The company’s shares soared to a 52-week high.

Under terms of the deal, a management-led investment group would pay Kinder Morgan shareholders $107.50 for each share of common stock – a 7.5 percent jump over the original buyout price of $100 per share, the Houston-based company said.

Kinder Morgan shares rose as high as $104.50 a share – surpassing the 52-week range of $81 to $103.75 – before closing at $104.27, up $2.57, or 2.5 percent.

The new offer from Kinder Morgan chairman and chief executive Richard Kinder and other senior managers and outside investors represents a 5.7 percent premium over the company’s closing stock price Friday and a 27 percent premium over the closing price May 26, the last trading day before the group made its initial proposal.

The deal remains worth $22 billion, including $7 billion in assumed debt.

The company said Monday that directors unanimously voted to accept the agreement and that the deal, pending shareholder and regulatory approval, is expected to close early next year.

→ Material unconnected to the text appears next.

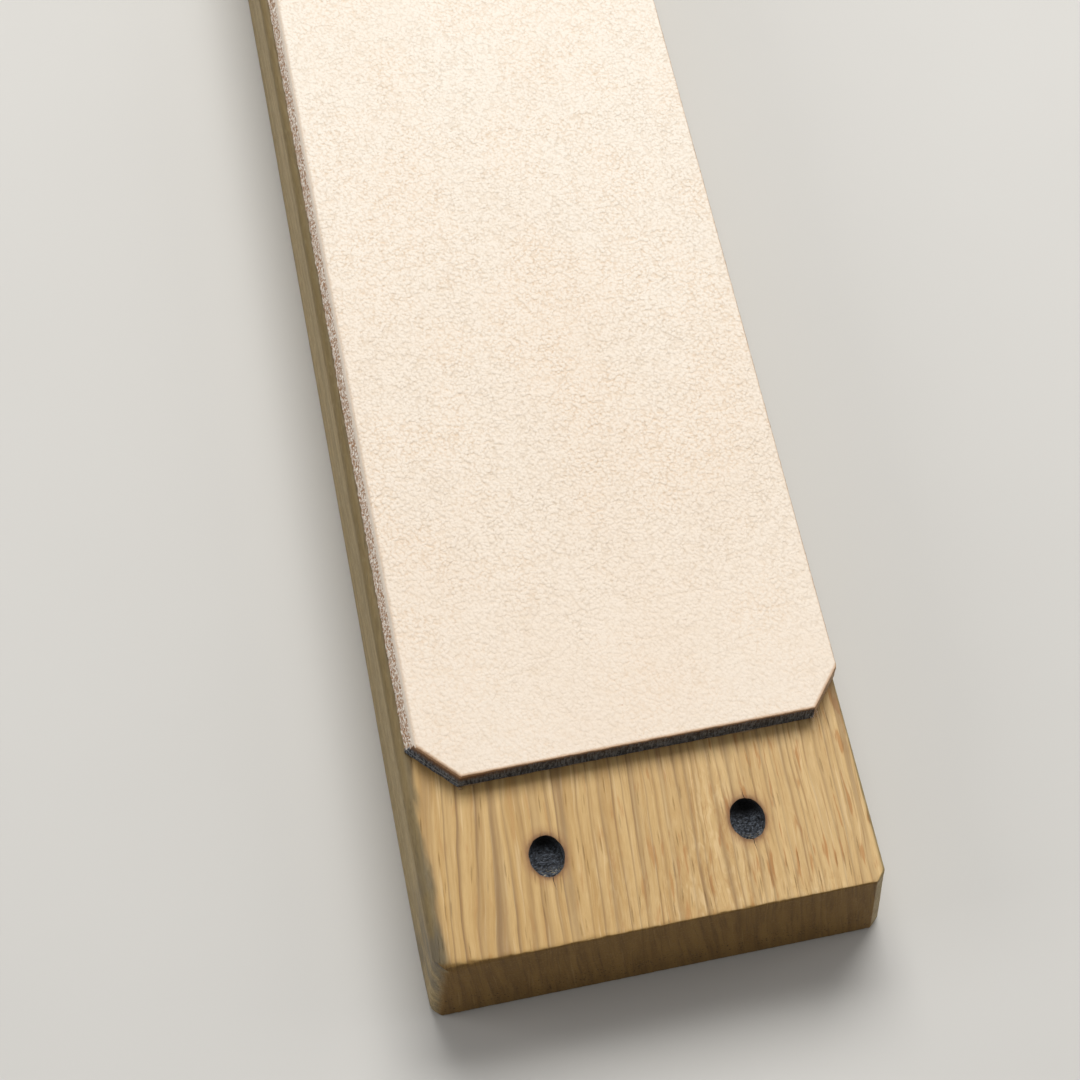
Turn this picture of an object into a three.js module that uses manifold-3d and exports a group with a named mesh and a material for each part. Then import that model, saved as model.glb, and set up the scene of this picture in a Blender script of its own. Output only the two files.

Robert Lane, an analyst with Sanders Morris Harris, said the new price is closer to the true value of the company, which he said could reach $150 to $160 per share. He said last month he expected the actual buyout price to range from $105 to $110 per share.

Lane added it was unlikely shareholders would reject the plan, particularly since another bidder hasn’t come forward and that any other bidder wouldn’t include Kinder.

“He is the marquee name; he’s the visionary. Everyone else is an operator or a finance guy,” Lane said of the investor group.